Accidental Artist


Tim Jenison is not an artist. He can, however, paint a near-perfect replica of a 17th-century Dutch oil masterpiece. After reading David Hockney’s 2001 book Secret Knowledge: Rediscovering the Lost Techniques of the Old Masters, Jenison became obsessed with Johannes Vermeer’s ability to achieve an unprecedented level of photorealistic detail. The Texas-based inventor, electronics designer, and computer programmer developed a theory and set out to prove it by painting his own version of Vermeer’s The Music Lesson. When he told his longtime friend Penn Jillette of his plan, his whimsical hobby turned into a four-year film project, Tim’s Vermeer, produced by Jillette and directed by his performance partner, Teller.

EMMA BROWN: Whose idea was it to make a film?

TIM JENISON: Penn Jillette had the idea. I didn’t have any grandiose plans. I thought I’d put something on YouTube. I was talking to Penn over dinner and he said, “I don’t want to talk about show business. What else can we talk about?” I said, “Well, I think I figured out how Vermeer painted those pictures.” And he said, “What?” And I said, “I think he was using an optical machine.” He said, “Why don’t we make a movie?” We pitched it to several companies and nobody bet on it. One lady said, “We just don’t think you’re going to be able to paint a Vermeer.” Other people may have thought it was a Penn & Teller sting operation, because they do that sort of thing. We decided to produce the film ourselves as cheaply as possible. Nobody knew what was going to happen—we didn’t even know if it was going to work. Before I started painting, Teller said, “Tim, if this doesn’t work, it’s going to be a very different movie.” And I said, “There won’t be any movie, right?” He said, “Oh yes there will.” I had to make it work or have a very embarrassing documentary.

BROWN: The Queen of England owns The Music Lesson. Does she ever lend it to museums?

JENISON: Yes, I believe the Queen takes it to events that she’s at, I guess because she’s the Queen. Sometimes it’s on view to the public, but at the time we were there, it was not. We had to try to get special treatment to see it. It is totally different than the pictures I’d seen—different colors. It looks a lot more like my picture than the reproductions.

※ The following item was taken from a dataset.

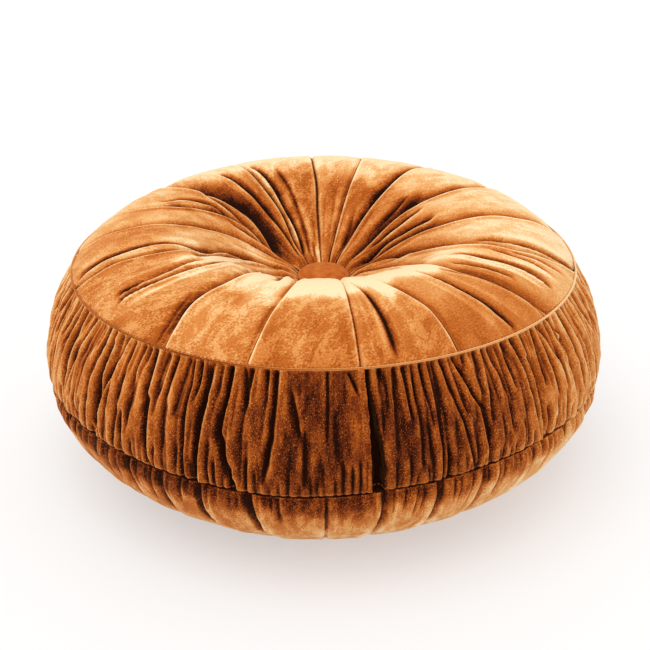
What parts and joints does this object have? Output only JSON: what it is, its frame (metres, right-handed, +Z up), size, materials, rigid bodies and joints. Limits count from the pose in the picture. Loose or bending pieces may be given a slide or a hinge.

BROWN: Would you ever do this again?

JENISON: I don’t think so, but I’d like to try a couple of simple experiments regarding Caravaggio. It seems to me that he used a simpler version of my device. It may even go back to Leonardo da Vinci—I’m seeing faint glimmers.

BROWN: You don’t consider yourself an artist?

JENISON: Oh, no. But there is an overlap between technology and art, invention and creativity. People think of computer programmers as nerds who do a lot of arithmetic, but it’s not like that. When you’re writing a program, you’re inventing new things—it’s a very creative process. We think of an artist as wearing a beret and a smock and walking up to a canvas with a brush, but art is made with computers more and more.

BROWN: Do you remember your first invention?

JENISON: One of my first inventions that I actually wrote down and made almost a patent application for, I was probably in fifth or sixth grade. It was a special tape recorder that would automatically change its speed depending on how much sound was coming in. So if there was a lot of high-frequency sound this tape would speed up to be able to record it better, and then it would slow down to save tape. [But] when you played the tape, it would play it at the right speed. I never built one, but in theory it would work. Of course there’s no need to have tape recorders anymore.

BROWN: Have you ever had an invention that should work in theory, but just went horribly wrong when you tried to put it together?

JENISON: Almost all of them don’t work when you first try. [laughs]  That’s the process of invention, really. It’s an iterative, repetitive process of trying one thing and then refining it—trying something different. Every once in a while you’ll have this beautiful idea that just works, and that’s what I thought I had with the comparative mirror. I thought that it would be very, very straightforward to paint the Vermeer using this idea. It just seemed so elegant and simple. And it did work; my first experiment did work very well, where I painted my father-in-law’s high school graduation picture. But once I built Vermeer’s studio and set it up and tried to paint, I ran into problem after problem and it required several more inventions to make it work. It got a little more complicated each time. I started with just a simple mirror, then to try to make Vermeer’s camera I added a lens and it didn’t work—it wasn’t bright enough, it wasn’t sharp enough—so I had to add a third mirror. Those were all separate developments. When I got the Queen’s picture as a computer file, I was able to look at it in very high resolution. I could see more and more evidence that Vermeer used exactly the setup that I used, even though it’s kind of complicated. I can’t find any other explanation for some of the distortions that I see in the Queen’s picture.

BROWN: Would you have given up on the painting if it weren’t for the film?

JENISON: I eventually would have finished it. As Penn said, “He would have finished it, but he may have died before.”

BROWN: You built an exact replica of the room in the “The Music Room,” what did you do with all of your newly acquired 17th-century furniture after the film?

JENISON: The entire room is still sitting there exactly as it was when I finished the painting. I figure somebody might be skeptical enough to demand to come and see it.